When Singh's equation applies

This tab operates on a "stress-analysis mode" series whose profile names end in ...-whole. Each profile name must carry an azimuth angle as its trailing token (for example ...-30). For an ordinary series this tab is not updated.

The azimuth-dependent lattice spacing expressed by Singh's equation is approximately

\[ d(\psi) = d_0 \left[ 1 + \alpha - 3\,\alpha \left( 1 - \frac{\lambda^2}{4 d^2} \right) \cos^2(\psi - \psi_{\max}) \right] \]

where \( \alpha \) corresponds to t/6Ghkl and \( \psi_{\max} \) is the azimuth of maximum strain.

Exporting the results

Action	Description
Copy	Copy the currently displayed tab to the clipboard as CSV (comma-separated).
Save	Save the currently displayed tab as a CSV file (filename chosen in a dialog).

Auto save

Each tab has an Auto save checkbox so the corresponding quantity is written to a CSV file automatically after Execute. The destination is shown in Directory to be saved and chosen with the Set button. The filename is built from the common part of the profile names, with a suffix per quantity: _2theta.csv, _d.csv, _fwhm.csv, _intensity.csv, _cell.csv, _pressure.csv, or _Singh.csv.

Setting the destination folder

If auto-save is checked but the destination folder is not set (does not exist), a folder-selection dialog opens when you press Execute.

Using it from a macro

Every sequential-analysis output is also available from a macro (Python script). These correspond to the PDI.Sequential class in Macro.
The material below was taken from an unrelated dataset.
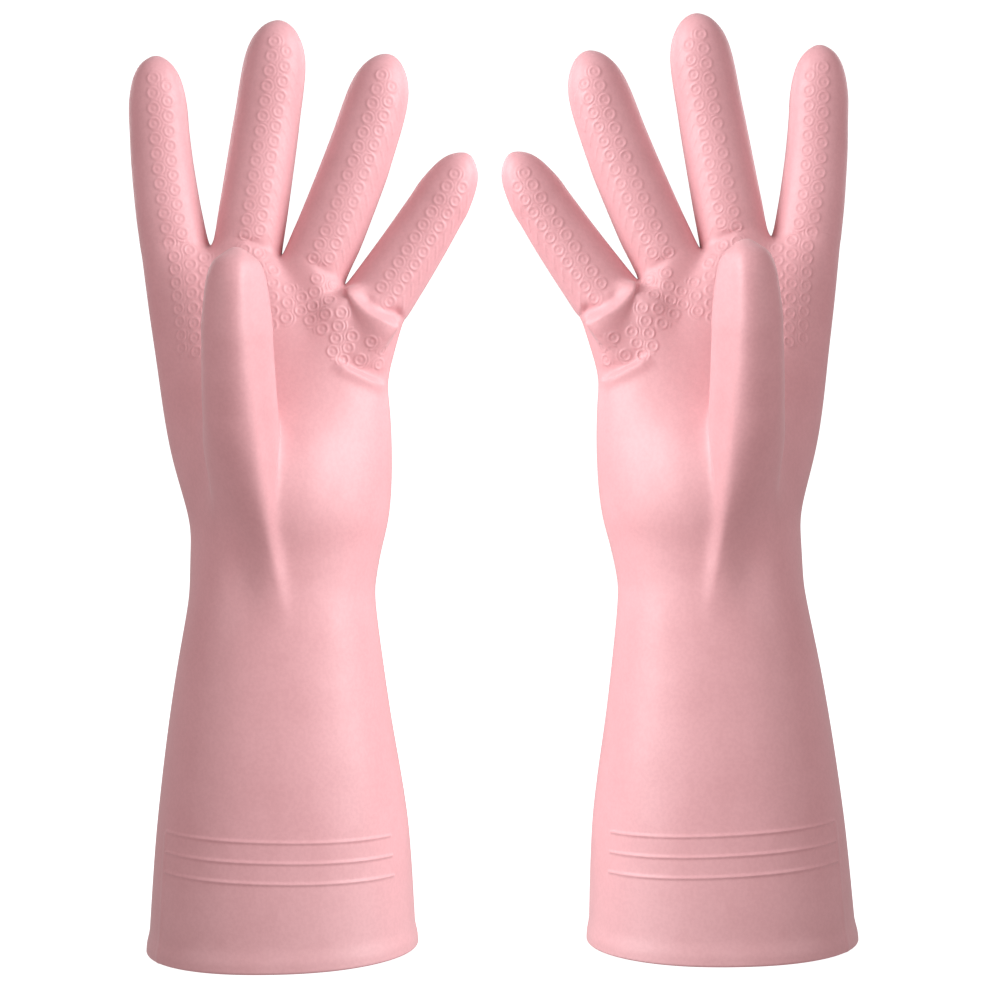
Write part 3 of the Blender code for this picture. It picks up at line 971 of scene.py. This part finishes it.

Macro function	Corresponding tab
PDI.Sequential.Open() / Close()	Open / close the window
PDI.Sequential.Execute()	Run the sequential analysis
PDI.Sequential.GetCSV_2theta()	2θ
PDI.Sequential.GetCSV_D()	d-spacing
PDI.Sequential.GetCSV_FWHM()	FWHM
PDI.Sequential.GetCSV_Intensity()	Intensity
PDI.Sequential.GetCSV_CellConstants()	Cell constants
PDI.Sequential.GetCSV_Pressure()	Pressure
PDI.Sequential.GetCSV_Singh()	Singh's equation

Each GetCSV_...() returns the corresponding tab as a CSV string. PDI.Sequential.Directory gets/sets the destination folder, and combining it with PDI.File.SaveText(...) writes the results to files. See Macro for details.